Villa himself claimed never to have met the American writer, but Villa was known to lie when it suited his purposes. Years later, some of his veterans told conflicting stories—one claimed to have seen an old gringo die in battle, another insisted Bierce had been shot for desertion. All were secondhand accounts at best, the kind of barroom tales that multiply around any good mystery.

What we do know is that by January 1914, concern for Bierce's safety had reached the highest levels of American government. The State Department launched an investigation, sending agents into Mexico to trace his movements. They found nothing but rumors and dead ends.

The Writer Who Chose His Own Ending

Perhaps that's exactly what Ambrose Bierce would have wanted. A man who had built his career on exposing life's harsh truths and unexpected twists had crafted his own perfect mystery. Rather than fade away in a nursing home or die slowly of his old war wounds, he had chosen to step into legend.
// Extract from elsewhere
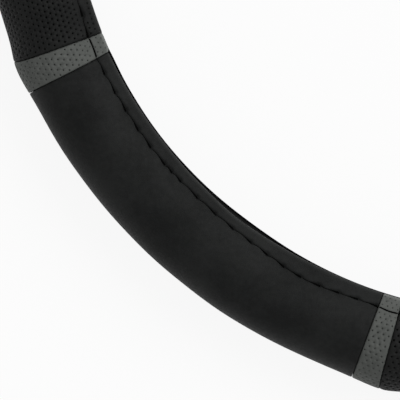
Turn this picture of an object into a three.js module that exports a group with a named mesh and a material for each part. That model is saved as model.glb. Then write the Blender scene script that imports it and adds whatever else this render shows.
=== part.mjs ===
// A slip-on steering wheel cover: sewn leather panels over a moulded rubber ring.
// Sizes are in millimetres. The ring's axis is Z, its middle is the origin and its front face is up.
// A section is drawn in the plane of radius and height, then swept round the ring.

import * as THREE from "three";

// Ring
const outerRadius = 192.5;
const tubeHalfWidth = 16.7;
const tubeHalfHeight = 16.5;
const ringSides = 56;
const clearance = 0.3;

// Leather, its lips and the hem that is folded under each lip
const leatherThickness = 1.2;
const stitchTurn = 125; // degrees round the tube, from its outermost line to the stitch line
const lipLength = 5.2; // from the stitch line to the middle of the rounded edge
const hemMargin = 2; // how far the hem runs back past the stitches
const edgeRetreat = 1.1; // how far the smooth leather draws back from the lip half way along

// Groove that the stitches pull in
const grooveHalfWidth = 1.5;
const grooveDepth = 0.8;

// Cross seams between the panels, where the leather is turned in and stands higher
const seamGap = 0.3;
const turnedEdge = 1.2;
const turnedEdgeDip = 0.7;
const seamRise = 1.2;
const seamRisePlateau = 1.7; // degrees on each side of a band's middle
const seamRiseRun = 3.8; // degrees over which the rise fades out

// Panels: four smooth and four perforated ones, with a grey band at each change
const quadrants = 4;
const bandFromSmoothMiddle = 24.8; // degrees
const bandInnerWidth = 7;
const bandOuterWidth = 11.5;

// Rubber core, open towards the middle of the ring
const coreArcs = 8;
const rubberThickness = 2.4;
const flangeThickness = 1.6;
const ribHeight = 0.6;
const ribHalfWidth = 0.9;
const ribSpacing = 45; // degrees round the channel

// Stitching
const threadRadius = 0.3;
const threadSides = 3;
const stitchPitch = 7.6;
const stitchArch = 0.3;

// Flats on the crown and on the sole of the tube
const flatHalfTurn = 8; // degrees

const { degToRad, radToDeg } = THREE.MathUtils;

const tubeRadius = outerRadius - tubeHalfWidth;
const sideAngle = 360 / ringSides;
const quadrantAngle = 360 / quadrants;
const hemThickness = 2 * leatherThickness;
const coreDepth = leatherThickness + clearance;
const flangeDepth = hemThickness + clearance;
const channelDepth = coreDepth + rubberThickness;
const lipDirection = tubeTangent(stitchTurn);
const hemTurn = stitchTurn - turnFor(hemMargin);
const leatherEdge = onLip(lipLength, leatherThickness).x - leatherThickness;
const flangeReach = reachTo(leatherEdge + flangeThickness / 2, flangeDepth + flangeThickness / 2);

function turnFor(length) {
  return radToDeg((2 * length) / (tubeHalfWidth + tubeHalfHeight));
}

function tubeTangent(turn) {
  const a = degToRad(turn);
  return new THREE.Vector2(-tubeHalfWidth * Math.sin(a), tubeHalfHeight * Math.cos(a)).normalize();
}

// A point of the section on the round part of the tube, a depth below the leather's surface.
function onTube(turn, depth) {
  const a = degToRad(turn);
  const surface = new THREE.Vector2(tubeHalfWidth * Math.cos(a), tubeHalfHeight * Math.sin(a));
  const tangent = tubeTangent(turn);
  const inwards = new THREE.Vector2(-tangent.y, tangent.x);
  return surface.addScaledVector(inwards, depth).add(new THREE.Vector2(tubeRadius, 0));
}

// A point of the section on the straight lip that runs on from the stitch line.
function onLip(reach, depth) {
  return onTube(stitchTurn, depth).addScaledVector(lipDirection, reach);
}

function reachTo(radius, depth) {
  return (radius - onTube(stitchTurn, depth).x) / lipDirection.x;
}

// The rounded end of a lip of a given thickness, from its outer face round to its inner one.
function roundedEnd(reach, depth, thickness, steps) {
  const half = thickness / 2;
  const points = [];
  for (let i = 0; i <= steps; i++) {
    const a = (Math.PI * i) / steps;
    points.push(onLip(reach + half * Math.sin(a), depth + half * (1 - Math.cos(a))));
  }
  return points;
}

// The whole outline from its front half: out along the outside, back along the inside.
function mirrored(outside, inside) {
  const rear = (p) => new THREE.Vector2(p.x, -p.y);
  const rearOutside = outside.slice(1).map(rear).reverse();
  const rearInside = inside.slice(0, -1).map(rear).reverse();
  return [...rearOutside, ...outside, ...inside, ...rearInside];
}

// The leather's outline at one place along a panel.
function leatherSection({ rise, dip, retreat }) {
  const reach = lipLength + retreat / lipDirection.x;
  const shoulder = stitchTurn - turnFor(grooveHalfWidth);
  const raised = [0, 28, 56, 90 - flatHalfTurn, 90 + flatHalfTurn];
  const outside = [
    ...raised.map((turn) => onTube(turn, dip - rise)),
    onTube(shoulder, dip),
    onTube(stitchTurn, dip + grooveDepth),
    onLip(grooveHalfWidth, dip),
    ...roundedEnd(reach, 0, hemThickness, 3),
  ];
  const inside = [
    onTube(hemTurn, hemThickness),
    onTube(hemTurn, leatherThickness),
    ...[90, 60, 30, 0].map((turn) => onTube(turn, leatherThickness)),
  ];
  return mirrored(outside, inside);
}

// A grip rib of the rubber, from the side nearer the lip to the far side.
function ribAt(turn) {
  const foot = turnFor(ribHalfWidth) * (tubeHalfWidth / (tubeHalfWidth - channelDepth));
  return [
    onTube(turn + foot, channelDepth),
    onTube(turn, channelDepth + ribHeight),
    onTube(turn - foot, channelDepth),
  ];
}

function coreSection() {
  const stepTurn = hemTurn - turnFor(clearance);
  const outside = [
    ...[0, 30, 60, 90, stepTurn].map((turn) => onTube(turn, coreDepth)),
    onTube(stepTurn, flangeDepth),
    ...roundedEnd(flangeReach, flangeDepth, flangeThickness, 2),
  ];
  const inside = [
    onTube(stitchTurn, flangeDepth + flangeThickness),
    onTube(ribSpacing * 2 + ribSpacing / 3, channelDepth),
    onTube(ribSpacing * 1.6, channelDepth),
    ...ribAt(ribSpacing),
    ...ribAt(0).slice(0, 2),
  ];
  return mirrored(outside, inside);
}

// The ring has flat sides, so between its corners a radius comes a little short.
function sideShare(angle) {
  const fromCorner = ((angle % sideAngle) + sideAngle) % sideAngle;
  return Math.cos(degToRad(sideAngle / 2)) / Math.cos(degToRad(fromCorner - sideAngle / 2));
}

function onRing(point, angle) {
  const radius = point.x * sideShare(angle);
  return new THREE.Vector3(
    radius * Math.cos(degToRad(angle)),
    radius * Math.sin(degToRad(angle)),
    point.y,
  );
}

function counterClockwise(outline) {
  return THREE.ShapeUtils.isClockWise(outline) ? [...outline].reverse() : outline;
}

// Joins outlines placed one after another round the ring into the surface of a solid.
function loft(outlines, placeds, closed) {
  const count = outlines[0].length;
  const indices = [];
  const last = closed ? placeds.length : placeds.length - 1;
  for (let i = 0; i < last; i++) {
    const here = i * count;
    const next = ((i + 1) % placeds.length) * count;
    for (let j = 0; j < count; j++) {
      const k = (j + 1) % count;
      indices.push(here + j, next + j, here + k);
      indices.push(here + k, next + j, next + k);
    }
  }
  if (!closed) {
    const end = (placeds.length - 1) * count;
    for (const [a, b, c] of THREE.ShapeUtils.triangulateShape(outlines[0], [])) indices.push(a, b, c);
    for (const [a, b, c] of THREE.ShapeUtils.triangulateShape(outlines.at(-1), [])) {
      indices.push(end + a, end + c, end + b);
    }
  }
  const geometry = new THREE.BufferGeometry().setFromPoints(placeds.flat());
  geometry.setIndex(indices);
  return geometry;
}

// A station is one place along a piece: angleAt gives its angle at a radius, outline its section.
function sweep(stations, closed = false) {
  const outlines = stations.map((station) => counterClockwise(station.outline));
  const placeds = stations.map((station, i) =>
    outlines[i].map((point) => onRing(point, station.angleAt(point.x))),
  );
  return loft(outlines, placeds, closed);
}

// The corners of the ring's flat sides that lie between two angles.
function cornersBetween(start, end) {
  const corners = [];
  for (let i = Math.ceil(start / sideAngle); i * sideAngle < end; i++) corners.push(i * sideAngle);
  return corners;
}

// How far round the tube a radius lies, from its outermost line.
function turnAt(radius) {
  return Math.acos(THREE.MathUtils.clamp((radius - tubeRadius) / tubeHalfWidth, -1, 1));
}

// A band narrows evenly on its way round the tube, from the outermost line to the lips.
function bandHalfAngle(radius) {
  const share = turnAt(radius) / turnAt(leatherEdge);
  const width = THREE.MathUtils.lerp(bandOuterWidth, bandInnerWidth, share);
  return radToDeg(width / 2 / radius);
}

const bandMiddles = [];
for (let i = 0; i < quadrants; i++) {
  const smoothMiddle = (i + 0.5) * quadrantAngle;
  bandMiddles.push(smoothMiddle - bandFromSmoothMiddle, smoothMiddle + bandFromSmoothMiddle);
}

function riseAt(angle) {
  const turned = (middle) => Math.abs(((angle - middle + 540) % 360) - 180);
  const away = Math.min(...bandMiddles.map(turned));
  return seamRise * (1 - THREE.MathUtils.smoothstep(away, seamRisePlateau, seamRisePlateau + seamRiseRun));
}

// A seam: a band's middle and the side of the band that it is on, -1 or 1.
function seamAngle(seam, radius, inset) {
  return seam.middle + seam.side * bandHalfAngle(radius) + radToDeg(inset / radius);
}

// The stations of a panel from one seam to the next, with its edges turned in at both.
function panelStations(from, to, retreatMost) {
  const start = seamAngle(from, tubeRadius, 0);
  const end = seamAngle(to, tubeRadius, 0);
  const margin = radToDeg((turnedEdge * 2) / tubeRadius);
  const stations = [];
  const add = (angleAt, dip) => {
    const angle = angleAt(tubeRadius);
    const along = (angle - start) / (end - start);
    const retreat = retreatMost * Math.sin(Math.PI * along) ** 2;
    stations.push({ angleAt, outline: leatherSection({ rise: riseAt(angle), dip, retreat }) });
  };
  add((radius) => seamAngle(from, radius, seamGap / 2), turnedEdgeDip);
  add((radius) => seamAngle(from, radius, seamGap / 2 + turnedEdge), 0);
  for (const corner of cornersBetween(start + margin, end - margin)) add(() => corner, 0);
  add((radius) => seamAngle(to, radius, -seamGap / 2 - turnedEdge), 0);
  add((radius) => seamAngle(to, radius, -seamGap / 2), turnedEdgeDip);
  return stations;
}

// Needle holes lie at every seam and evenly in between.
function stitchAngles(from, to) {
  const stitchRadius = onTube(stitchTurn, 0).x;
  const start = seamAngle(from, stitchRadius, 0);
  const end = seamAngle(to, stitchRadius, 0);
  const stitches = Math.max(1, Math.round((degToRad(end - start) * stitchRadius) / stitchPitch));
  return Array.from({ length: 2 * stitches }, (_, i) => start + ((end - start) * i) / (2 * stitches));
}

// One thread round the ring: down at each needle hole and arched between two holes.
function threadStations(angles, side) {
  const wall = Math.hypot(grooveHalfWidth, grooveDepth);
  const aboveGroove = ((threadRadius + clearance) * wall) / grooveHalfWidth;
  return angles.map((angle, i) => {
    const depth = grooveDepth - aboveGroove - (i % 2) * stitchArch;
    const middle = onTube(stitchTurn, depth);
    const circle = new THREE.EllipseCurve(middle.x, side * middle.y, threadRadius, threadRadius);
    return { angleAt: () => angle, outline: circle.getPoints(threadSides).slice(0, threadSides) };
  });
}

// The core is built as arcs, end to end, so that each one keeps to its C-shaped section.
function coreStations(arc) {
  const arcAngle = 360 / coreArcs;
  const start = arc * arcAngle;
  const end = start + arcAngle;
  const inset = (radius) => radToDeg(clearance / 2 / radius);
  const corners = cornersBetween(start, end).filter((corner) => corner > start + inset(leatherEdge));
  const angles = [
    (radius) => start + inset(radius),
    ...corners.map((corner) => () => corner),
    (radius) => end - inset(radius),
  ];
  return angles.map((angleAt) => ({ angleAt, outline: coreSection() }));
}

const looks = {
  smoothLeather: new THREE.MeshStandardMaterial({ color: 0x242424, roughness: 0.62 }),
  perforatedLeather: new THREE.MeshStandardMaterial({ color: 0x232423, roughness: 0.66 }),
  greyLeather: new THREE.MeshStandardMaterial({ color: 0x575957, roughness: 0.66 }),
  rubber: new THREE.MeshStandardMaterial({ color: 0x0b0b0b, roughness: 0.85 }),
  thread: new THREE.MeshStandardMaterial({ color: 0x0e0e0e, roughness: 0.7 }),
};

const cover = new THREE.Group();

function addPiece(name, geometry, material) {
  geometry.computeVertexNormals();
  const mesh = new THREE.Mesh(geometry, material);
  mesh.name = name;
  cover.add(mesh);
}

for (let i = 0; i < coreArcs; i++) {
  addPiece("rubber_core_" + (i + 1), sweep(coreStations(i)), looks.rubber);
}

const stitches = [];
for (let i = 0; i < quadrants; i++) {
  const [before, after] = bandMiddles.slice(2 * i, 2 * i + 2);
  const next = i + 1 < quadrants ? bandMiddles[2 * i + 2] : bandMiddles[0] + 360;
  const seams = [
    { middle: before, side: -1 },
    { middle: before, side: 1 },
    { middle: after, side: -1 },
    { middle: after, side: 1 },
    { middle: next, side: -1 },
  ];
  const pieces = [
    ["grey_band_" + (2 * i + 1), looks.greyLeather, 0],
    ["smooth_panel_" + (i + 1), looks.smoothLeather, edgeRetreat],
    ["grey_band_" + (2 * i + 2), looks.greyLeather, 0],
    ["perforated_panel_" + (i + 1), looks.perforatedLeather, 0],
  ];
  pieces.forEach(([name, look, retreat], j) => {
    addPiece(name, sweep(panelStations(seams[j], seams[j + 1], retreat)), look);
    stitches.push(...stitchAngles(seams[j], seams[j + 1]));
  });
}

addPiece("front_stitching", sweep(threadStations(stitches, 1), true), looks.thread);
addPiece("rear_stitching", sweep(threadStations(stitches, -1), true), looks.thread);

export default cover;
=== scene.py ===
"""The looks of a sewn steering wheel cover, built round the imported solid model.

Shapes are worked out in millimetres, with the ring's axis on Z, and written to Blender in metres.
A place on the leather has two coordinates: an angle round the ring, in degrees, and a girth, the way
along the section in millimetres, counted from the outermost line and positive on the front face.
"""

import math
from collections import namedtuple

import bmesh
import bpy
import numpy as np
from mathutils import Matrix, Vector
from mathutils.geometry import delaunay_2d_cdt, tessellate_polygon
from mathutils.kdtree import KDTree


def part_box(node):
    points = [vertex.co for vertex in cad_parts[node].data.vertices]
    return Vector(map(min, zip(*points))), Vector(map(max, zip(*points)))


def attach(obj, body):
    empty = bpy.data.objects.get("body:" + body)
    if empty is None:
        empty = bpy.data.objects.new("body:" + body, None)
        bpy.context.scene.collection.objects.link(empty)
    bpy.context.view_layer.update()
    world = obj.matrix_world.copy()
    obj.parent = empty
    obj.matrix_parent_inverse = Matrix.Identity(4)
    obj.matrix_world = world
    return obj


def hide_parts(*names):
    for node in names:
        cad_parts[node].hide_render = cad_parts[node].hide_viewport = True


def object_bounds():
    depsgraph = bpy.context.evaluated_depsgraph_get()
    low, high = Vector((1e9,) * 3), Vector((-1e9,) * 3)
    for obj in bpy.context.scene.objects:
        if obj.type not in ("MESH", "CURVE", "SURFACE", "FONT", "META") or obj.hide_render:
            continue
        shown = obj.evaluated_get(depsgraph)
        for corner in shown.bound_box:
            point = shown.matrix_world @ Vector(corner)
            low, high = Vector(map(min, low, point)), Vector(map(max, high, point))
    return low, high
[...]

In our age of digital surveillance and GPS tracking, when privacy itself seems like a relic of the past, there's something almost enviable about Bierce's complete disappearance. He reminds us that even in our hyper-connected world, mystery still exists—that some stories resist easy answers and comfortable conclusions.

The Mexican Revolution would continue for several more bloody years, eventually claiming over one million lives. Pancho Villa would raid Columbus, New Mexico, in 1916, prompting the U.S. to send thousands of troops in a futile pursuit across the desert. Villa himself would eventually be assassinated in 1923, gunned down in his car in the town of Parral, Chihuahua—not far from where Bierce was last seen.

But the cantankerous old writer who rode into revolution at age 71 achieved something his fictional characters never could—he escaped the constraints of his story and became myth itself. In a world where every life is documented and catalogued, Ambrose Bierce's vanishing stands as a testament to the enduring power of mystery, and perhaps to the ultimate freedom of choosing one's own exit from the stage.